Brief: Write out each entry, exactly the way it appears.

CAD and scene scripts
>> BEGIN
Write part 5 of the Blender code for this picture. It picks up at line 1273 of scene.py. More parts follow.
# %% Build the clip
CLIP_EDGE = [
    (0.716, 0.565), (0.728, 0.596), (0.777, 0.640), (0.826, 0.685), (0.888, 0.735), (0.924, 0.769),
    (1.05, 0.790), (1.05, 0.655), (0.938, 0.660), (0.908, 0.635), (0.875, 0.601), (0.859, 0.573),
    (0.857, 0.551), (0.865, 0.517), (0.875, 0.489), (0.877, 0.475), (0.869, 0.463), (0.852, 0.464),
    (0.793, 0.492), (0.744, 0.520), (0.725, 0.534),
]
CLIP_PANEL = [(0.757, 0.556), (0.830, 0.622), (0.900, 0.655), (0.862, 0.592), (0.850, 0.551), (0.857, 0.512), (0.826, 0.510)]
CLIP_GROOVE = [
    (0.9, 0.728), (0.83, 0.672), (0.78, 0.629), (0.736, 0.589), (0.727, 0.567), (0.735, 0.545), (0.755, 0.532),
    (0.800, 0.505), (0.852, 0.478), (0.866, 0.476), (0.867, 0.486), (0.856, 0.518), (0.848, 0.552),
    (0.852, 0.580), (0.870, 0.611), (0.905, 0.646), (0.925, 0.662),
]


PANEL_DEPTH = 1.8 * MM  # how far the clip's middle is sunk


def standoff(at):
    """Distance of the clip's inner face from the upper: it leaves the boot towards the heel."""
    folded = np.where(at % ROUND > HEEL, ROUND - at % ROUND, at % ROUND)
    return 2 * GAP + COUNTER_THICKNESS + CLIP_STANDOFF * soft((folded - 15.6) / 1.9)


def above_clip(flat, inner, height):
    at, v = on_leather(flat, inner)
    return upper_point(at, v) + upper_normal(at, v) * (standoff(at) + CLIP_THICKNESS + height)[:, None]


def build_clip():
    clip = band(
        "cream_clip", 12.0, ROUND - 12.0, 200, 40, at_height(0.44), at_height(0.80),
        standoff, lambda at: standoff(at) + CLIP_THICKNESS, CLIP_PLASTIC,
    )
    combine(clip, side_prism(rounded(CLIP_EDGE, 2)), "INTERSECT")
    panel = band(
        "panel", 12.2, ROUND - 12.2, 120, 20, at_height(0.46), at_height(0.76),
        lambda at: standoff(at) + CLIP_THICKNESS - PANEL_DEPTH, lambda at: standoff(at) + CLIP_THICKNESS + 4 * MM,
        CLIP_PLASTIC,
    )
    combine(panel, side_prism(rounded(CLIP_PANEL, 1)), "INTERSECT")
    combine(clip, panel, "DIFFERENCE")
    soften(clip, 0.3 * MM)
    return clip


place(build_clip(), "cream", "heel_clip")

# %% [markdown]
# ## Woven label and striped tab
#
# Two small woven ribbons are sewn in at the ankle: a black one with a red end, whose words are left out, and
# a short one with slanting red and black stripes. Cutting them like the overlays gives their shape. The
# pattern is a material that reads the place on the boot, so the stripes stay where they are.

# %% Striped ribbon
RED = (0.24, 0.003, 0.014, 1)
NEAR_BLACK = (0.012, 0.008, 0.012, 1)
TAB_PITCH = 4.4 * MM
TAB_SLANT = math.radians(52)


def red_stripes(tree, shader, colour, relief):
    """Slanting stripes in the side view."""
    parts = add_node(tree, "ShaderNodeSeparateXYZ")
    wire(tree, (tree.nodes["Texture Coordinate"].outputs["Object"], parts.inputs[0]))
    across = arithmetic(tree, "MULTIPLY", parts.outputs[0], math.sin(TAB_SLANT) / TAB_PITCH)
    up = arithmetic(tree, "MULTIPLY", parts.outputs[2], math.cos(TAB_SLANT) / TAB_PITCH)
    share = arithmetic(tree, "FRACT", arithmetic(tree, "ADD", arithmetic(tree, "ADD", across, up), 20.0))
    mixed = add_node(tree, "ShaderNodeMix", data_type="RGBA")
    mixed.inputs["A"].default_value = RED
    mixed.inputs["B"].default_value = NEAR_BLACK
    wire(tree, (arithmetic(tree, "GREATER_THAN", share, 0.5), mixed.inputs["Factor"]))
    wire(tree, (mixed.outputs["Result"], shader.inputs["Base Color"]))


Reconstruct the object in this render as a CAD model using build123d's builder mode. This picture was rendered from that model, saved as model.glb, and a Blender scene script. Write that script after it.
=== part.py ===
>> END
Reply:
Write part 5 of the Blender code for this picture. It picks up at line 1273 of scene.py. More parts follow.
# %% Build the clip
CLIP_EDGE = [
    (0.716, 0.565), (0.728, 0.596), (0.777, 0.640), (0.826, 0.685), (0.888, 0.735), (0.924, 0.769),
    (1.05, 0.790), (1.05, 0.655), (0.938, 0.660), (0.908, 0.635), (0.875, 0.601), (0.859, 0.573),
    (0.857, 0.551), (0.865, 0.517), (0.875, 0.489), (0.877, 0.475), (0.869, 0.463), (0.852, 0.464),
    (0.793, 0.492), (0.744, 0.520), (0.725, 0.534),
]
CLIP_PANEL = [(0.757, 0.556), (0.830, 0.622), (0.900, 0.655), (0.862, 0.592), (0.850, 0.551), (0.857, 0.512), (0.826, 0.510)]
CLIP_GROOVE = [
    (0.9, 0.728), (0.83, 0.672), (0.78, 0.629), (0.736, 0.589), (0.727, 0.567), (0.735, 0.545), (0.755, 0.532),
    (0.800, 0.505), (0.852, 0.478), (0.866, 0.476), (0.867, 0.486), (0.856, 0.518), (0.848, 0.552),
    (0.852, 0.580), (0.870, 0.611), (0.905, 0.646), (0.925, 0.662),
]


PANEL_DEPTH = 1.8 * MM  # how far the clip's middle is sunk


def standoff(at):
    """Distance of the clip's inner face from the upper: it leaves the boot towards the heel."""
    folded = np.where(at % ROUND > HEEL, ROUND - at % ROUND, at % ROUND)
    return 2 * GAP + COUNTER_THICKNESS + CLIP_STANDOFF * soft((folded - 15.6) / 1.9)


def above_clip(flat, inner, height):
    at, v = on_leather(flat, inner)
    return upper_point(at, v) + upper_normal(at, v) * (standoff(at) + CLIP_THICKNESS + height)[:, None]


def build_clip():
    clip = band(
        "cream_clip", 12.0, ROUND - 12.0, 200, 40, at_height(0.44), at_height(0.80),
        standoff, lambda at: standoff(at) + CLIP_THICKNESS, CLIP_PLASTIC,
    )
    combine(clip, side_prism(rounded(CLIP_EDGE, 2)), "INTERSECT")
    panel = band(
        "panel", 12.2, ROUND - 12.2, 120, 20, at_height(0.46), at_height(0.76),
        lambda at: standoff(at) + CLIP_THICKNESS - PANEL_DEPTH, lambda at: standoff(at) + CLIP_THICKNESS + 4 * MM,
        CLIP_PLASTIC,
    )
    combine(panel, side_prism(rounded(CLIP_PANEL, 1)), "INTERSECT")
    combine(clip, panel, "DIFFERENCE")
    soften(clip, 0.3 * MM)
    return clip


place(build_clip(), "cream", "heel_clip")

# %% [markdown]
# ## Woven label and striped tab
#
# Two small woven ribbons are sewn in at the ankle: a black one with a red end, whose words are left out, and
# a short one with slanting red and black stripes. Cutting them like the overlays gives their shape. The
# pattern is a material that reads the place on the boot, so the stripes stay where they are.

# %% Striped ribbon
RED = (0.24, 0.003, 0.014, 1)
NEAR_BLACK = (0.012, 0.008, 0.012, 1)
TAB_PITCH = 4.4 * MM
TAB_SLANT = math.radians(52)


def red_stripes(tree, shader, colour, relief):
    """Slanting stripes in the side view."""
    parts = add_node(tree, "ShaderNodeSeparateXYZ")
    wire(tree, (tree.nodes["Texture Coordinate"].outputs["Object"], parts.inputs[0]))
    across = arithmetic(tree, "MULTIPLY", parts.outputs[0], math.sin(TAB_SLANT) / TAB_PITCH)
    up = arithmetic(tree, "MULTIPLY", parts.outputs[2], math.cos(TAB_SLANT) / TAB_PITCH)
    share = arithmetic(tree, "FRACT", arithmetic(tree, "ADD", arithmetic(tree, "ADD", across, up), 20.0))
    mixed = add_node(tree, "ShaderNodeMix", data_type="RGBA")
    mixed.inputs["A"].default_value = RED
    mixed.inputs["B"].default_value = NEAR_BLACK
    wire(tree, (arithmetic(tree, "GREATER_THAN", share, 0.5), mixed.inputs["Factor"]))
    wire(tree, (mixed.outputs["Result"], shader.inputs["Base Color"]))


Reconstruct the object in this render as a CAD model using build123d's builder mode. This picture was rendered from that model, saved as model.glb, and a Blender scene script. Write that script after it.
=== part.py ===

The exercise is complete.